The rate of mutation is too small for mutation to serve as a source of variation.
According to Philip Kitcher:
The charge that mutations are rare depends on confusing the mutation rate per locus (on the order of 1 mutation per 100,000 loci) with the rate per zygote (of the order of 1 mutation per zygote) or the rate per population (of the order of 1 billion per population). From an evolutionary perspective, it is the last of these rates that is important. Hence, although [it] is right to claim that mutations are rare (in one sense), [it] is quite wrong to think that this spells trouble for evolutionary theory. Indeed, neo-Darwinian evolutionary theory insists on the rarity of mutation at any individual locus, claiming, for this reason, that natural selection is a more powerful force than mutation (if mutation were extremely frequent, then selection would play a less crucial role). (Kitcher 1982:97)

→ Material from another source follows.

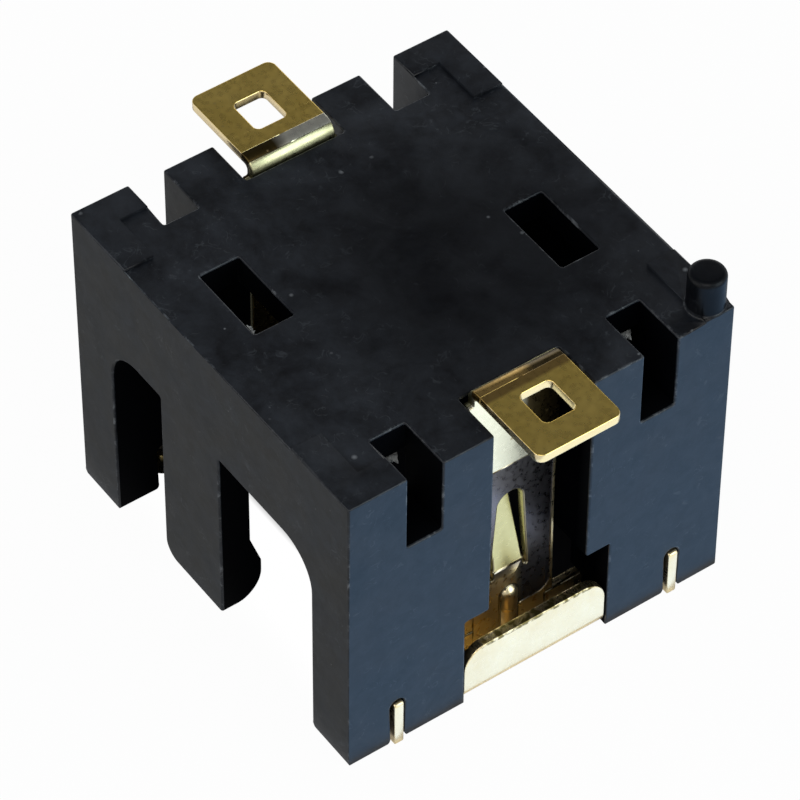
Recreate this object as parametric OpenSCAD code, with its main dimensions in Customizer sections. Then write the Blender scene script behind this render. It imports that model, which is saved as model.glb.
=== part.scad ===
// Coin cell holder for a short round cell, or for two flat cells stacked to its length.
// It stands on its open side with its board side up, as it comes out of the mould.
// A moulded housing with two snap latches carries two stamped contacts, one in each end wall.

/* [Cell] */
// Diameter of the cell
cell_d = 11.6; // [10.8:0.1:12.4]
// Length of the cell, or of the stack of flat cells
cell_l = 10.8; // [9.8:0.1:13]
// Play between the cell and each side wall
side_play = 0.25; // [0.15:0.05:0.4]
// Play between the cell and each end wall
end_play = 0.1; // [0.05:0.05:0.3]

/* [Housing] */
// Height from the feet to the top of the plate
body_h = 12; // [11.6:0.1:13]
// Thickness of the plate
plate_t = 1.15; // [0.9:0.05:1.4]
// Thickness of the side walls and of the latches
side_wall = 1.15; // [0.9:0.05:1.4]
// Thickness of the end walls, which hold the contacts
end_wall = 2; // [1.8:0.05:2.6]
// Depth of the side walls below the top of the plate
skirt_h = 4.05; // [3:0.05:5]
// Radius in the upper corners of the side openings
arch_r = 1.5; // [0.6:0.1:2]
// Radius of the feet's lower corners, seen from the end
foot_r = 0.15; // [0.1:0.05:0.8]
// Radius along the lower edge of the feet that faces -X
foot_lead_r = 0.45; // [0.2:0.05:0.6]
// Radius along the feet's other lower edge
foot_edge_r = 0.1; // [0.05:0.05:0.2]

/* [Snap latches] */
// Width of a latch
latch_w = 3.2; // [2.4:0.1:3.6]
// Distance of a latch from the middle of its side
latch_shift = 1.1; // [0.6:0.05:1.6]
// Gap under a latch, up from the feet
latch_gap = 0.65; // [0.5:0.05:1]
// How far the catch stands in under the cell
catch_in = 0.4; // [0.25:0.05:0.6]
// Depth of the catch's crest below the cell's axis
catch_drop = 2.85; // [2.4:0.05:3]
// Height of the slope above the catch
catch_slope = 1.2; // [0.6:0.05:1.4]
// Radius of the lead-in under the catch
lead_r = 1.1; // [0.8:0.05:1.1]
// Radius of a latch's lower corner, seen from the side
latch_corner_r = 0.65; // [0.2:0.05:0.9]

/* [Windows and notches] */
// Length of a window in the plate
window_l = 3; // [2:0.1:3.6]
// Width of a window in the plate
window_w = 1.45; // [1:0.05:1.8]
// Distance of a window from the middle, along the holder
window_shift = 1.55; // [0.5:0.05:2.2]
// Distance of a window from the middle, across the holder
window_side = 4.65; // [4:0.05:4.9]
// Width of a notch at the top of the end walls
notch_w = 1.3; // [0.8:0.05:1.6]
// Distance of a notch from the middle, across the holder
notch_side = 4.4; // [3.8:0.05:4.8]
// Height of a notch below the top of the plate
notch_h = 3; // [2:0.05:3.6]

/* [Pads and peg] */
// Height of the corner pads that meet the board
pad_h = 0.1; // [0.05:0.05:0.2]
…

Although mutation without natural selection is not expected to substantially transform a population (though it certainly can have an impact), natural selection causes beneficial mutations to spread quickly through a population. Moreover, if a mutant allele is only detrimental in homozygous form, it will take many generations to eliminate it from the gene pool, even if the homozygous form is lethal (Ruse 1982:79-84). This, as well as the common phenomenon of heterozygote fitness (cases in which the heterozygous form has an advantage neither homozygous form has, as with the malaria resistance conferred by a single sickle-cell allele), helps to keep populations supplied with a reservoir of mutant genes, some of which will have an advantage over the "normal" alleles in the event of environmental change. Populations do not have to wait around for lucky mutations to occur after the environment changes—the mutant genes, now beneficial, are already in the gene pool.
Kitcher P. 1982. Abusing Science: The Case Against Creationism. Cambridge: MIT Press.
Ruse M. 1982. Darwinism Defended: A Guide to the Evolution Controversies. London: Addison-Wesley.